И теперь, когда отважные фенские жители, боровшиеся с водой с помощью ветра, променяли эту капризную стихию на более послушного слугу — огонь; заменили свои ветряные мельницы паровыми двигателями, работающими в любую погоду; и осушили все болота — даже слишком сильно, как показало последнее жаркое лето; когда единственным клочком первобытной дикой природы, насколько мне известно, остались 200 акров осоки и папоротника Lastraea thelypteris в Уикен-Фен, — нет ничего плохого в том, чтобы немного задержаться в прошлом и рассказать о том, чем были Великие Фенские болота и как они превратились в ту обширную равнину, которая простирается (грубо говоря) от Кембриджа до Питерборо на юго-западе и до Линна и Таттершолла на северо-востоке, более чем на сорок миль в каждом направлении.

Чтобы сделать это правильно и описать, как возникли Фенские болота, нужно, как мне кажется, вернуться в эпоху до всякой истории; эпоху, которую нельзя измерить годами или столетиями; эпоху, окутанную тайной, о которой можно лишь строить догадки. Утверждать что-либо категорически относительно той эпохи или эпох означало бы проявить безрассудство невежества. «Мне кажется, я полагаю», «у меня есть веские основания подозревать», «мне чудится» — вот самые сильные формы высказываний, которые следует использовать в вопросе столь обширном и пока еще так мало изученном.

«Мне чудится», таким образом, эпоха после того, как отложились пласты, которыми обычно занимается геология; после того, как были отложены киммериджская, оксфордская и голтская глины, образующие водоупорное ложе болот, с их промежуточными слоями кораллового известняка и зеленого песчаника; после того, как поверх них на дне какого-то древнего океана отложился мел; после (и какая бездна времени подразумевается в этом последнем «после»!) того, как в «ледниковый период» поверх всего этого был нанесен валунный суглинок (вероятно, современный шотландскому тиллю); после того, как все это поднялось со дна моря и достигло примерно того же уровня, на котором находится сейчас: но еще до того, как была вымыта великая долина реки Кем и пласты все еще оставались непрерывными, возвышаясь на 200 футов над Кембриджем и его колледжами, от вершины холмов Гог-Магог до вершины возвышенности Мадингли.

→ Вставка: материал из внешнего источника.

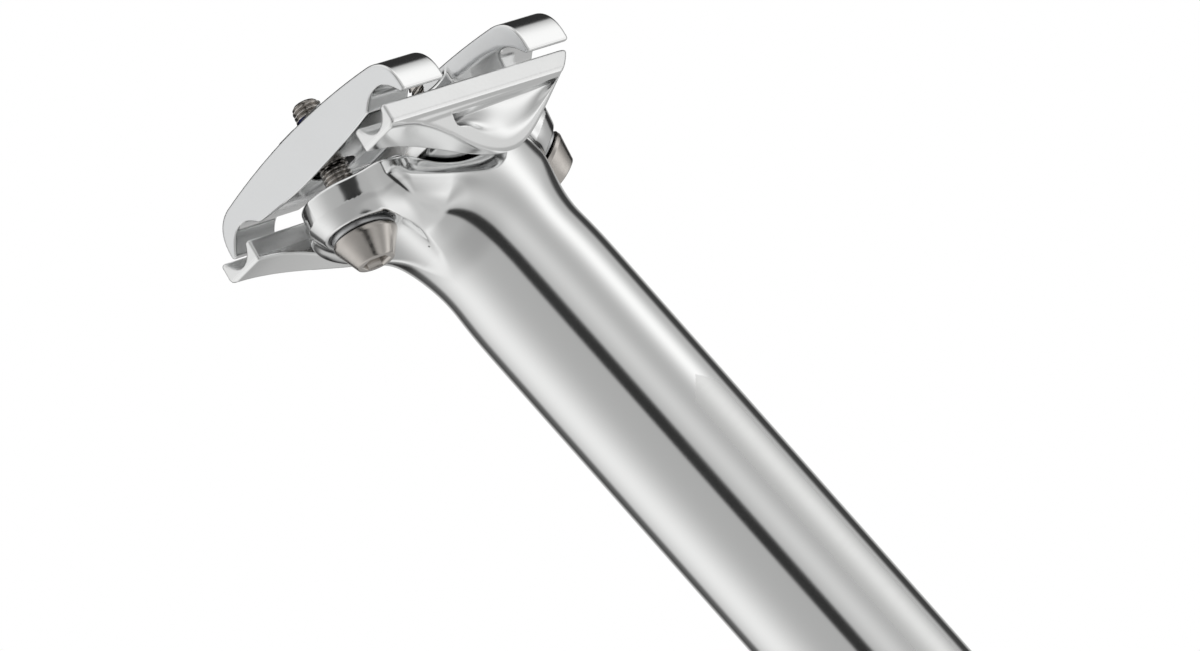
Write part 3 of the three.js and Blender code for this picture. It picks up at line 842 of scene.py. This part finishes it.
def bolt_steel(line):
    """Warm grey steel with fine turning marks about the bolt's own axis."""
    material, nodes = new_material("bolt_steel_" + ("rear" if line is REAR else "front"))
    place = nodes.add("ShaderNodeTexCoord").outputs["Object"]
    height = nodes.math("SUBTRACT", nodes.dot(place, tuple(line.up)), line.ball.dot(line.up) * MM)
    marks = nodes.add("ShaderNodeTexNoise", {"W": nodes.math("MULTIPLY", height, 9000.0), "Detail": 2.0},
                      noise_dimensions="1D").outputs["Fac"]
    haze = nodes.noise(place, 300.0, 3.0)
    rough = nodes.math("ADD", 0.09, nodes.math("MULTIPLY", haze, 0.12))
    colour = nodes.mix(haze, (0.52, 0.49, 0.46, 1), (0.64, 0.61, 0.58, 1))
    metal(nodes, colour, rough, nodes.bump(marks, 0.004 * MM))
    return material


def plated_steel():
    material, nodes = new_material("plated_steel")
    place = nodes.add("ShaderNodeTexCoord").outputs["Object"]
    haze = nodes.noise(place, 400.0, 4.0)
    fine = nodes.noise(place, 3000.0, 2.0)
    rough = nodes.math("ADD", 0.24, nodes.math("MULTIPLY", haze, 0.14))
    colour = nodes.mix(haze, (0.60, 0.61, 0.62, 1), (0.72, 0.73, 0.74, 1))
    metal(nodes, colour, rough, nodes.bump(fine, 0.006 * MM))
    return material


def thread_nylon():
    material, nodes = new_material("thread_nylon")
    place = nodes.add("ShaderNodeTexCoord").outputs["Object"]
    blotch = nodes.noise(place, 1500.0, 3.0)
    colour = nodes.mix(blotch, (0.010, 0.020, 0.20, 1), (0.03, 0.07, 0.45, 1))
    normal = nodes.bump(blotch, 0.08 * MM, 0.6)
    finish(nodes, {"Base Color": colour, "Roughness": 0.42, "Normal": normal})
    return material


# ---- studio -----------------------------------------------------------------------------------

VIEW_AZIMUTH = math.radians(44.66)
VIEW_ELEVATION = math.radians(-0.91)
VIEW_ROLL = math.radians(41.49)
VIEW_DISTANCE = 1.0
VIEW_LENS = 183.3
AIM_RIGHT = 0.02979
AIM_UP = -0.02865

# Upright soft boxes and black flags round the object, as a mirror facing the camera sees them:
# (azimuth from the camera, half width, hardness of the edges, added light, stops overhead).
STUDIO_BASE = 0.47
STUDIO_PANELS = (
    (-93, 34, 2, 0.43, False),
    (-24, 26, 4, -0.02, False),
    (33, 15, 2, 0.20, False),
    (93, 17, 2, 0.60, True),
    (4.5, 9.0, 8, -0.45, False),
)
# Steeply above and below, the panels give way to a plain ceiling and ground.
LID_LEVEL = 0.72
LID_SLOPE = 0.12
# A black ring round the point straight behind the object draws a thin dark line along the edges.
RING_ANGLE = math.radians(36)
RING_HALF_WIDTH = math.radians(14)
RING_HARDNESS = 6
RING_DARKNESS = 0.42
# A black canopy behind and above shows on the hooks, and a grey skirt below on the wings.
CANOPY_DARKNESS = 0.45
SKIRT_DARKNESS = 0.08
DARKEST = 0.03
TINT = (1.0, 0.998, 0.99)
FLOOR_RADIUS = 1.3
FLOOR_GAP = 0.5 * MM
LAMP_PLACE = Vector((0.6, -1.0, 1.5))
LAMP_SIZE = 2.0
LAMP_POWER = 7


def studio_panels(nodes, turn, z):
    """The level round the horizon, where turn is the azimuth from the camera and z the height."""
    level = STUDIO_BASE
    low = nodes.step(z, 0.75, 0.45)
    for azimuth, half_width, hardness, light, stops_overhead in STUDIO_PANELS:
        gap = nodes.math("SUBTRACT", turn, math.radians(azimuth))
        shape = nodes.hump(gap, math.radians(half_width), hardness)
        if stops_overhead:
            shape = nodes.math("MULTIPLY", shape, low)
        level = nodes.math("ADD", level, nodes.math("MULTIPLY", shape, light))
    return level


def studio_world():
    """A grey room with the panels in it, seen only in reflections: the camera itself sees white."""
    world = bpy.data.worlds.new("studio")
    bpy.context.scene.world = world
    world.use_nodes = True
    nodes = Nodes(world.node_tree)
    ray = nodes.add("ShaderNodeTexCoord").outputs["Generated"]
    x, y, z = nodes.add("ShaderNodeSeparateXYZ", {0: ray}).outputs
    # Direction back to the camera is (sin a, -cos a); the angle grows towards the camera's right.
    sine, cosine = math.sin(VIEW_AZIMUTH), math.cos(VIEW_AZIMUTH)
    ahead = nodes.math("SUBTRACT", nodes.math("MULTIPLY", x, sine), nodes.math("MULTIPLY", y, cosine))
    aside = nodes.math("ADD", nodes.math("MULTIPLY", x, cosine), nodes.math("MULTIPLY", y, sine))
    turn = nodes.math("ARCTAN2", aside, ahead)
    behind = nodes.math("ARCCOSINE", nodes.math("MULTIPLY", ahead, -1.0))
    level = studio_panels(nodes, turn, z)
    steep = nodes.math("ADD", nodes.step(z, 0.72, 0.95), nodes.step(z, -0.90, -0.99))
    lid = nodes.math("ADD", LID_LEVEL, nodes.math("MULTIPLY", z, LID_SLOPE))
    upright = nodes.math("MULTIPLY", level, nodes.math("SUBTRACT", 1.0, steep))
    level = nodes.math("ADD", upright, nodes.math("MULTIPLY", lid, steep))
    ring = nodes.hump(nodes.math("SUBTRACT", behind, RING_ANGLE), RING_HALF_WIDTH, RING_HARDNESS)
    ring = nodes.math("MULTIPLY", ring, nodes.step(z, -0.45, -0.25))
    canopy = nodes.math("MULTIPLY", nodes.step(z, 0.16, 0.30), nodes.step(ahead, -0.38, -0.48))
    skirt = nodes.math("MULTIPLY", nodes.step(z, -0.10, -0.30), nodes.step(z, -0.62, -0.40))
    for flag, darkness in ((ring, RING_DARKNESS), (canopy, CANOPY_DARKNESS), (skirt, SKIRT_DARKNESS)):
        level = nodes.math("SUBTRACT", level, nodes.math("MULTIPLY", flag, darkness))
    level = nodes.math("MAXIMUM", level, DARKEST)
    tinted = {i: nodes.math("MULTIPLY", level, share) for i, share in enumerate(TINT)}
    colour = nodes.add("ShaderNodeCombineColor", tinted).outputs[0]
    seen = nodes.add("ShaderNodeLightPath").outputs["Is Camera Ray"]
    background = nodes.add("ShaderNodeBackground", {"Color": nodes.mix(seen, colour, (1, 1, 1, 1))})
    nodes.add("ShaderNodeOutputWorld", {"Surface": background.outputs[0]})


def studio_floor():
    """A pale paper disc under the tube, left out of reflections so that the panels show instead."""
    material, nodes = new_material("floor_paper")
    place = nodes.add("ShaderNodeTexCoord").outputs["Object"]
    tone = nodes.mix(nodes.noise(place, 8.0), (0.86, 0.86, 0.85, 1), (0.90, 0.90, 0.89, 1))
    finish(nodes, {"Base Color": tone, "Roughness": 0.8})
    mesh = bpy.data.meshes.new("floor")
    level = TUBE_BOTTOM * MM - FLOOR_GAP
    rim = [(FLOOR_RADIUS * math.cos(turn), FLOOR_RADIUS * math.sin(turn), level) for turn in TURNS]
    mesh.from_pydata(rim, [], [tuple(range(AROUND))])
    floor = link("floor", mesh)
    floor.data.materials.append(material)
    floor.visible_glossy = False


def studio_light():
    lamp = bpy.data.lights.new("soft_key", "AREA")
    lamp.shape = "DISK"
    lamp.size = LAMP_SIZE
    lamp.energy = LAMP_POWER
    holder = bpy.data.objects.new("soft_key", lamp)
    bpy.context.scene.collection.objects.link(holder)
    holder.visible_glossy = False
    holder.location = LAMP_PLACE
    holder.rotation_euler = (-LAMP_PLACE).to_track_quat("-Z", "Y").to_euler()


def studio_camera():
    turn = Matrix.Rotation(VIEW_AZIMUTH, 4, "Z") @ Matrix.Rotation(math.pi / 2 - VIEW_ELEVATION, 4, "X")
    turn = turn @ Matrix.Rotation(-VIEW_ROLL, 4, "Z")
    data = bpy.data.cameras.new("camera")
    data.lens = VIEW_LENS
    data.clip_start = 0.05
    camera = bpy.data.objects.new("camera", data)
    bpy.context.scene.collection.objects.link(camera)
    camera.matrix_world = turn @ Matrix.Translation((AIM_RIGHT, AIM_UP, VIEW_DISTANCE))
    bpy.context.scene.camera = camera


# ---- assembly ---------------------------------------------------------------------------------

def show(piece, body, node, material):
    piece.data.materials.append(material)
    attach(piece, body)
    if node:
        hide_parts(node)


def build():
    show(build_post(), "post", "post", post_aluminium())
    show(build_cradle(), "cradle", "lower_cradle", cradle_aluminium())
    show(build_upper_clamp(), "clamp", "upper_clamp", clamp_aluminium())
    plate = plated_steel()
    for end, line in (("rear", REAR), ("front", FRONT)):
        show(build_bolt(end, line), end + "_bolt", end + "_bolt", bolt_steel(line))
        show(build_washer(end, line), end + "_washer", end + "_ball_washer", plate)
        show(build_nut(end, line), end + "_nut", end + "_barrel_nut", plate)
    show(build_thread_patch(REAR), "rear_bolt", None, thread_nylon())


build()
studio_world()
studio_floor()
studio_light()
studio_camera()
bpy.context.scene.view_settings.view_transform = "Standard"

В те времена — пока долины Кема, Уза, Нина, Уэлланда, Глена и Уитема пропиливали себе путь не в результате бурных потрясений, а просто, как я полагаю, благодаря тому же медленному воздействию дождей и рек, с помощью которого они и сейчас вгрызаются в сушу, — мне «чудится» время, когда пролива Ла-Манш не существовало, время, когда значительная часть Северного моря была сушей. Через него, в великий эстуарий между Северной Британией и Норвегией, стекались все реки северо-восточной Европы — Эльба, Везер, Рейн, Шельда, Сена, Темза и все реки восточной Англии вплоть до Хамбера на севере.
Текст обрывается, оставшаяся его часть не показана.